Sementara itu, Kepala Satuan Kerja Khusus Pelaksana Kegiatan Usaha Hulu Minyak dan Gas Bumi (SKK Migas) Amien Sunaryadi menambahkan, secara komersial, gas dari Blok Jambi Merang punya dua pembeli potensial. Kedua pembeli yang ia maksud adalah perusahaan pembangkit listrik swasta dan perusahaan perkebunan yang berada di Sumatera Selatan. Perusahaan perkebunan itu, menurut dia, siap membangun terminal mini gas alam cair (LNG).
"LNG tersebut bisa menjadi bahan bakar truk perusahaan. Selama ini kan menggunakan bahan bakar solar. Nah, daripada memakai solar, mereka cenderung memilih bahan bakar LNG. Jadi, mereka siap membangun terminal mini LNG yang pasokan gasnya bisa dari Blok Jambi Merang," ujar Amien.
Keputusan dipercepat
Berdasar data dari SKK Migas, sampai 2026 nanti ada 22 blok migas yang bakal habis masa kontraknya.

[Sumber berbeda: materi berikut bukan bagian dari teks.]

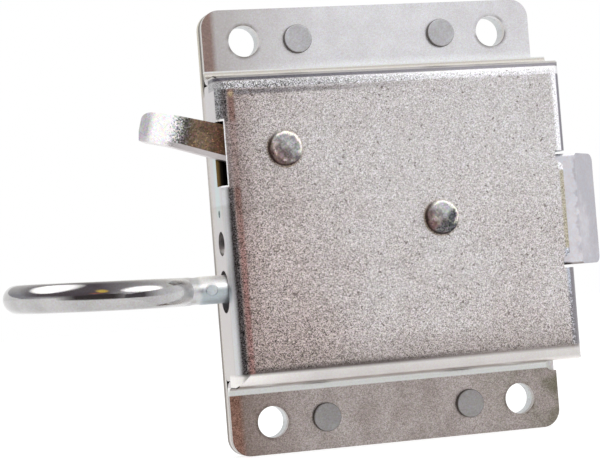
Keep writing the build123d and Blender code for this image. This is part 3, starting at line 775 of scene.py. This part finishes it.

Pemerintah menjanjikan keputusan penyerahan kelanjutan hak kelola blok-blok tersebut tuntas pada tahun ini. Dengan demikian, keputusan investasi menjadi lebih cepat dan transisi dapat berlangsung mulus.
Mengacu pada Peraturan Pemerintah Nomor 35 Tahun 2004 tentang Kegiatan Usaha Hulu Minyak dan Gas Bumi, pengajuan perpanjangan kontrak suatu blok migas yang bakal berakhir dapat dilakukan secepatnya 10 tahun dan selambatnya 2 tahun sebelum habis masa kontrak. Jangka waktu perpanjangan yang diberikan adalah paling lama 20 tahun.
"Seluruh kontrak yang bakal habis pada 2026 nanti akan kami putuskan secepatnya sepanjang sudah ada pengajuan proposal perpanjangan. Kami targetkan semua (keputusan perpanjangan kontrak) tuntas tahun ini," kata Djoko.
Berdasarkan aturan saat ini, kontra blok migas hasil terminasi, apabila dilanjutkan pengelolaannya wajib menggunakan skema bagi hasil gross split. Adapun kontrak blok migas hasil perpanjangan diberikan dua piihan, yaitu gross split atau skema bagi hasil dengan skema cost recovery (biaya operasi yang dipulihkan).